EXERCISE AIM: Copy the data precisely, keeping every character.

DATASET EXTRACT:
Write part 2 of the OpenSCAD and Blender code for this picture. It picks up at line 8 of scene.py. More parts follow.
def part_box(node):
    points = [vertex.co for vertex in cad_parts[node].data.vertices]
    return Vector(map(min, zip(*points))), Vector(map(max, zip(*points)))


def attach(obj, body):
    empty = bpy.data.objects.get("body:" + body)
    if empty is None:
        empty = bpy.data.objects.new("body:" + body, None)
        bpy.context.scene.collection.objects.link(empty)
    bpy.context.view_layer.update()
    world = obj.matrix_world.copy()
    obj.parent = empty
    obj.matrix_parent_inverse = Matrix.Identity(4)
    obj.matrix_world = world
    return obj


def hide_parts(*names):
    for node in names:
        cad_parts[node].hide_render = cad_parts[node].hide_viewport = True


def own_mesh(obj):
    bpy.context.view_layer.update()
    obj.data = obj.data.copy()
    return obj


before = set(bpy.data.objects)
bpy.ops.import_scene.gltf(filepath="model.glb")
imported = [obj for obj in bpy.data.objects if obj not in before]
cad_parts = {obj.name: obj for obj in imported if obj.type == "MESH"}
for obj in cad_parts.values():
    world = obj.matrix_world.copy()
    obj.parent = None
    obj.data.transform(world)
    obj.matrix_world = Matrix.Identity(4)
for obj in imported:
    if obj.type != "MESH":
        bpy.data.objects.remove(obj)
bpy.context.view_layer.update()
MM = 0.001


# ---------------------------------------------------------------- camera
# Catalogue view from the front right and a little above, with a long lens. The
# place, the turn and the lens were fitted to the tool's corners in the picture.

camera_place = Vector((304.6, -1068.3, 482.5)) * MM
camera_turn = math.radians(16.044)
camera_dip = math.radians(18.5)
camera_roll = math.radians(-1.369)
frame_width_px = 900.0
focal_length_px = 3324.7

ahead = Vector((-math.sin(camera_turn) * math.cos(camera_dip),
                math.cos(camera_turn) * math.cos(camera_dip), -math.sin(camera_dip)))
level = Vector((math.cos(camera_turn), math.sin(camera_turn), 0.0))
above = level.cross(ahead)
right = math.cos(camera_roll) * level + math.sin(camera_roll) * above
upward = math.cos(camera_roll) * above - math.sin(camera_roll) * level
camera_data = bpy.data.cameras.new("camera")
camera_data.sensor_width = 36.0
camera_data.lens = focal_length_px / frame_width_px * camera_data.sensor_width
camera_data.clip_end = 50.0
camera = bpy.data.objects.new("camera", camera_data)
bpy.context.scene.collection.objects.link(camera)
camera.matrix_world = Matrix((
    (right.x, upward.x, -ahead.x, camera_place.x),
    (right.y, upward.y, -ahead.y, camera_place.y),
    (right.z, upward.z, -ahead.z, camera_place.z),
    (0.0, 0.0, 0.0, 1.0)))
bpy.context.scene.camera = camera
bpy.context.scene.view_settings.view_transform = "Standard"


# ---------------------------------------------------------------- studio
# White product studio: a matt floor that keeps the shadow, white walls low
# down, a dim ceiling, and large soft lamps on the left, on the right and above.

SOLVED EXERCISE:
Write part 2 of the OpenSCAD and Blender code for this picture. It picks up at line 8 of scene.py. More parts follow.
def part_box(node):
    points = [vertex.co for vertex in cad_parts[node].data.vertices]
    return Vector(map(min, zip(*points))), Vector(map(max, zip(*points)))


def attach(obj, body):
    empty = bpy.data.objects.get("body:" + body)
    if empty is None:
        empty = bpy.data.objects.new("body:" + body, None)
        bpy.context.scene.collection.objects.link(empty)
    bpy.context.view_layer.update()
    world = obj.matrix_world.copy()
    obj.parent = empty
    obj.matrix_parent_inverse = Matrix.Identity(4)
    obj.matrix_world = world
    return obj


def hide_parts(*names):
    for node in names:
        cad_parts[node].hide_render = cad_parts[node].hide_viewport = True


def own_mesh(obj):
    bpy.context.view_layer.update()
    obj.data = obj.data.copy()
    return obj


before = set(bpy.data.objects)
bpy.ops.import_scene.gltf(filepath="model.glb")
imported = [obj for obj in bpy.data.objects if obj not in before]
cad_parts = {obj.name: obj for obj in imported if obj.type == "MESH"}
for obj in cad_parts.values():
    world = obj.matrix_world.copy()
    obj.parent = None
    obj.data.transform(world)
    obj.matrix_world = Matrix.Identity(4)
for obj in imported:
    if obj.type != "MESH":
        bpy.data.objects.remove(obj)
bpy.context.view_layer.update()
MM = 0.001


# ---------------------------------------------------------------- camera
# Catalogue view from the front right and a little above, with a long lens. The
# place, the turn and the lens were fitted to the tool's corners in the picture.

camera_place = Vector((304.6, -1068.3, 482.5)) * MM
camera_turn = math.radians(16.044)
camera_dip = math.radians(18.5)
camera_roll = math.radians(-1.369)
frame_width_px = 900.0
focal_length_px = 3324.7

ahead = Vector((-math.sin(camera_turn) * math.cos(camera_dip),
                math.cos(camera_turn) * math.cos(camera_dip), -math.sin(camera_dip)))
level = Vector((math.cos(camera_turn), math.sin(camera_turn), 0.0))
above = level.cross(ahead)
right = math.cos(camera_roll) * level + math.sin(camera_roll) * above
upward = math.cos(camera_roll) * above - math.sin(camera_roll) * level
camera_data = bpy.data.cameras.new("camera")
camera_data.sensor_width = 36.0
camera_data.lens = focal_length_px / frame_width_px * camera_data.sensor_width
camera_data.clip_end = 50.0
camera = bpy.data.objects.new("camera", camera_data)
bpy.context.scene.collection.objects.link(camera)
camera.matrix_world = Matrix((
    (right.x, upward.x, -ahead.x, camera_place.x),
    (right.y, upward.y, -ahead.y, camera_place.y),
    (right.z, upward.z, -ahead.z, camera_place.z),
    (0.0, 0.0, 0.0, 1.0)))
bpy.context.scene.camera = camera
bpy.context.scene.view_settings.view_transform = "Standard"


# ---------------------------------------------------------------- studio
# White product studio: a matt floor that keeps the shadow, white walls low
# down, a dim ceiling, and large soft lamps on the left, on the right and above.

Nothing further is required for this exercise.